Walmart needs to stop selling bettas. The conditions are horrific, some barely have water, and they never get feed. We need this stopped soon, or thousands more will die. If you guys have a Facebook, please like our page to help us stop this. We have fourms, info, photos (coming soon) and othr stuff. Along with contact info to help us stop this.

Please help us stop!

http://www.facebook.com/walmart?v=wall&ref=ts#!/pages/Wal-Mart-Fish-Cruelty/192382120790580?v=info

Thanks betta lovers!


----------



## lilchiwolf (Jan 10, 2011)

walmartfishcruelty said:


> walmart needs to stop selling bettas. The conditions are horrific, some barely have water, and they never get feed. We need this stopped soon, or thousands more will die. If you guys have a facebook, please like our page to help us stop this. We have fourms, info, photos (coming soon) and othr stuff. Along with contact info to help us stop this.
> 
> Please help us stop!
> 
> ...


i joined!!!


----------



## Lion Mom (Jun 14, 2010)

lilchiwolf said:


> i joined!!!


As did I.


----------



## ilovebunnies (Oct 11, 2010)

joined


----------



## Feral (Sep 19, 2010)

My local Walmart has stopped selling Bettas, whether out of a new found sensitivity, all the bad press (from people who CARE) or because stocking $4 fish wasn't selling enough $30 aquariums and accesories I don't know but at least they've stopped. Poor fish....


----------



## Sherleelee (Dec 19, 2010)

*Joined hope all walmarts stop selling ALL fish one day! i rember when i was back home in canada and would go to walmart....*shudder* soo many dead fish... one thing that has stuck with me is a mom was buying a gold fish from walmart and as the employee was getting it he scooped up like 2 other dead gold fish along with it..... and the moms daughter started crying... blah soo sad*


----------



## Biomess (Jan 1, 2011)

Luckily our wal-marts, all three, stopped selling them about two years ago. I remember they use to have all their tanks freezing cold, not just the goldfish, tropicals too. they felt no more than 60 degrees Farenheit. It was so sad.

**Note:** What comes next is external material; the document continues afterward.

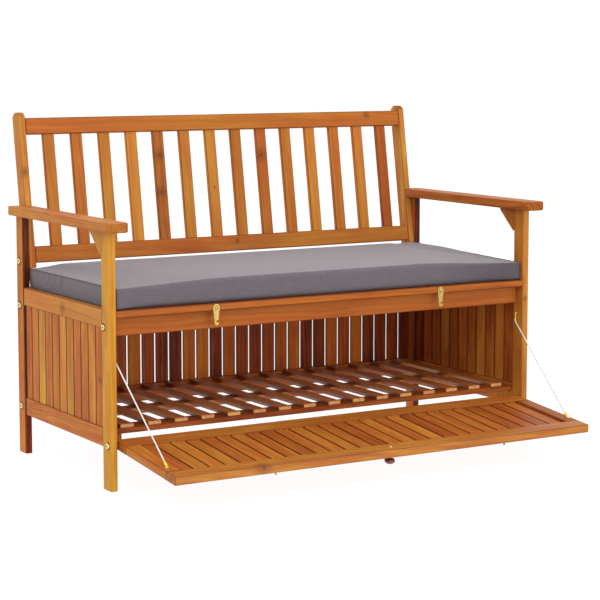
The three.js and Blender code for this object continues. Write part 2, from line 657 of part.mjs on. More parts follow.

Petsmart is going downhill in my area, the last few times I've gone the bettas are floating in filth, found two dead, many listless. and one time they had sooo many that they were stacked 3 high. Aside from the threat of falling over if someone bumped the shelf, their only air hole was covered and their dirtyness was less noticable if they were buried... :-(


----------



## koolkat5 (Mar 14, 2011)

*Betta Cruelty*

:shock: At least I never bought fish from Walmart. Only once because my cousin wanted some goldfish. However one died from ich. The Betta fish are treated like crap at my Petsmart. :-( Once i went in and the fish were lying in their cups dead. a bunch of fish were sick too. Angry i left and a few days later i went to my mom and pop pet store (They treat their bettas alot better) and bought me a healthy male.


----------



## Irish Dancing Man (Jan 9, 2011)

Feral said:


> My local Walmart has stopped selling Bettas, whether out of a new found sensitivity, all the bad press (from people who CARE) or because stocking $4 fish wasn't selling enough $30 aquariums and accesories I don't know but at least they've stopped. Poor fish....


Ya uh in ur avatar. is their rally a dog called a meth lab. Thats hilarious but it doesnt sound real.


----------



## Irish Dancing Man (Jan 9, 2011)

My walmart did stop selling bettas . I've heard so much of this walmart betta stuff its getting annoying......... But they do need to stop selling.


----------



## Littlebittyfish (Jan 5, 2011)

The petco bettas are worse looking than the walmart bettas here.:-(
It really depends on who is working and who owns the place I think. 
I agree though, they shouldn't sell bettas if they're not going to properly train their employees on how to care for fish properly.


----------



## JaspersANGEL (Oct 12, 2009)

IDM I think Feral's avatar is meant more to advertise against animal testing then to show the kind's of Lab's!

I "like"'d the page!


----------



## carzz (Mar 8, 2011)

Once my walmart had the bettas in an inch of water! And about seven were dead. We confronted the store manager, and it got better for quite a while. But yesterday there were five dead. I was soo mad.


----------



## xkatieebby (Mar 10, 2011)

I joined.


----------



## pumpkinspikepie (Feb 18, 2011)

JaspersANGEL said:


> IDM I think Feral's avatar is meant more to advertise against animal testing then to show the kind's of Lab's!
> 
> I "like"'d the page!


It's just a joke. It's a play on words, Labrador vs. laboratory.


----------